(THE TASK) Give all of the lines again, with nothing added or dropped.

(EXERCISE MATERIAL)
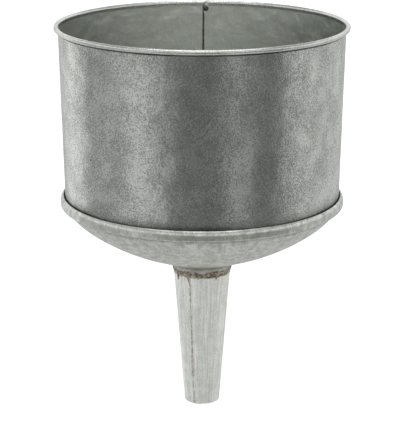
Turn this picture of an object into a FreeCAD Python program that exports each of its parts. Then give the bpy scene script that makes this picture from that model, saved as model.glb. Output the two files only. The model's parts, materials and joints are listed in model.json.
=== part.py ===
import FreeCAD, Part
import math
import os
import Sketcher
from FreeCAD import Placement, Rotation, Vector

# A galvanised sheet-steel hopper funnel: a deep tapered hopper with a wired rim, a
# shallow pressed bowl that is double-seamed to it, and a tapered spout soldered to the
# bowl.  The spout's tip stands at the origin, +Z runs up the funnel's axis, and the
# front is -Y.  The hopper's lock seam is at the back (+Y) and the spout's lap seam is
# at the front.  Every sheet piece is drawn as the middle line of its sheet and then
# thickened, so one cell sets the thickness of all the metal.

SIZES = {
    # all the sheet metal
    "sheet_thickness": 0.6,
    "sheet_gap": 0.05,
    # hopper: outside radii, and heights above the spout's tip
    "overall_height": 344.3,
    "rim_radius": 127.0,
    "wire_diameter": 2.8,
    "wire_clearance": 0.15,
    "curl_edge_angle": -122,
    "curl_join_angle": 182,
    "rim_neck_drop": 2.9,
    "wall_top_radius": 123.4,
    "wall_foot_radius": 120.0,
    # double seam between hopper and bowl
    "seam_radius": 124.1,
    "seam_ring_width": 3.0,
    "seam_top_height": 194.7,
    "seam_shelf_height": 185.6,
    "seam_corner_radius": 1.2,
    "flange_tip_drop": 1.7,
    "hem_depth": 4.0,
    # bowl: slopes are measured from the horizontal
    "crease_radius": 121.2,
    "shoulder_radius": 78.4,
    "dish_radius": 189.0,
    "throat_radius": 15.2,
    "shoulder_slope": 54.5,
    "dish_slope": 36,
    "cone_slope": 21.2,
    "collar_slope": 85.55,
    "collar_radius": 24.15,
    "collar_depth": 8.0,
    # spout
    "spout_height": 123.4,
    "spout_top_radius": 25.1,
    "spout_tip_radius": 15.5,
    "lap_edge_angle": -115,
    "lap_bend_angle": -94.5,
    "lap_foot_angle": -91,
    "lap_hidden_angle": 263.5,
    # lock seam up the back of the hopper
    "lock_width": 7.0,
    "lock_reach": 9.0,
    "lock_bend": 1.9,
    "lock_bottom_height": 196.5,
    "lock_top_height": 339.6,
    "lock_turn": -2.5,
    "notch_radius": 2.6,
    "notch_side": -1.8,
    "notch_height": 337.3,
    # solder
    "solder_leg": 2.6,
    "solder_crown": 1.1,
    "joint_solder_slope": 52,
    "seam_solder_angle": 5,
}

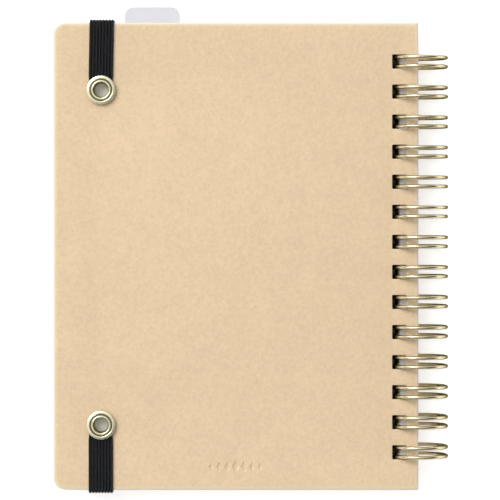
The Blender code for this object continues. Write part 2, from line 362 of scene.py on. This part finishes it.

(WRITTEN ANSWER)
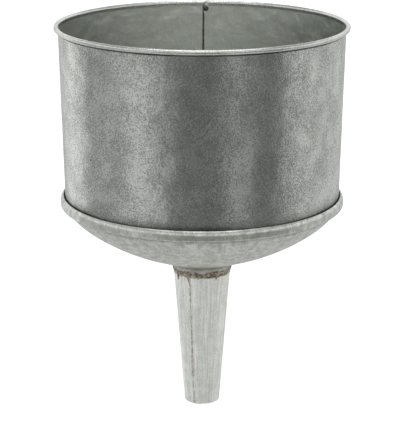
Turn this picture of an object into a FreeCAD Python program that exports each of its parts. Then give the bpy scene script that makes this picture from that model, saved as model.glb. Output the two files only. The model's parts, materials and joints are listed in model.json.
=== part.py ===
import FreeCAD, Part
import math
import os
import Sketcher
from FreeCAD import Placement, Rotation, Vector

# A galvanised sheet-steel hopper funnel: a deep tapered hopper with a wired rim, a
# shallow pressed bowl that is double-seamed to it, and a tapered spout soldered to the
# bowl.  The spout's tip stands at the origin, +Z runs up the funnel's axis, and the
# front is -Y.  The hopper's lock seam is at the back (+Y) and the spout's lap seam is
# at the front.  Every sheet piece is drawn as the middle line of its sheet and then
# thickened, so one cell sets the thickness of all the metal.

SIZES = {
    # all the sheet metal
    "sheet_thickness": 0.6,
    "sheet_gap": 0.05,
    # hopper: outside radii, and heights above the spout's tip
    "overall_height": 344.3,
    "rim_radius": 127.0,
    "wire_diameter": 2.8,
    "wire_clearance": 0.15,
    "curl_edge_angle": -122,
    "curl_join_angle": 182,
    "rim_neck_drop": 2.9,
    "wall_top_radius": 123.4,
    "wall_foot_radius": 120.0,
    # double seam between hopper and bowl
    "seam_radius": 124.1,
    "seam_ring_width": 3.0,
    "seam_top_height": 194.7,
    "seam_shelf_height": 185.6,
    "seam_corner_radius": 1.2,
    "flange_tip_drop": 1.7,
    "hem_depth": 4.0,
    # bowl: slopes are measured from the horizontal
    "crease_radius": 121.2,
    "shoulder_radius": 78.4,
    "dish_radius": 189.0,
    "throat_radius": 15.2,
    "shoulder_slope": 54.5,
    "dish_slope": 36,
    "cone_slope": 21.2,
    "collar_slope": 85.55,
    "collar_radius": 24.15,
    "collar_depth": 8.0,
    # spout
    "spout_height": 123.4,
    "spout_top_radius": 25.1,
    "spout_tip_radius": 15.5,
    "lap_edge_angle": -115,
    "lap_bend_angle": -94.5,
    "lap_foot_angle": -91,
    "lap_hidden_angle": 263.5,
    # lock seam up the back of the hopper
    "lock_width": 7.0,
    "lock_reach": 9.0,
    "lock_bend": 1.9,
    "lock_bottom_height": 196.5,
    "lock_top_height": 339.6,
    "lock_turn": -2.5,
    "notch_radius": 2.6,
    "notch_side": -1.8,
    "notch_height": 337.3,
    # solder
    "solder_leg": 2.6,
    "solder_crown": 1.1,
    "joint_solder_slope": 52,
    "seam_solder_angle": 5,
}

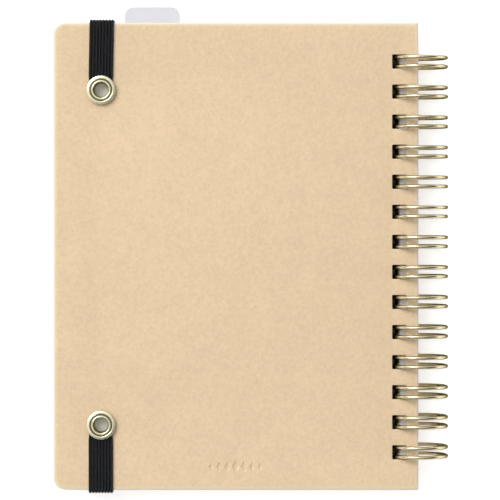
The Blender code for this object continues. Write part 2, from line 362 of scene.py on. This part finishes it.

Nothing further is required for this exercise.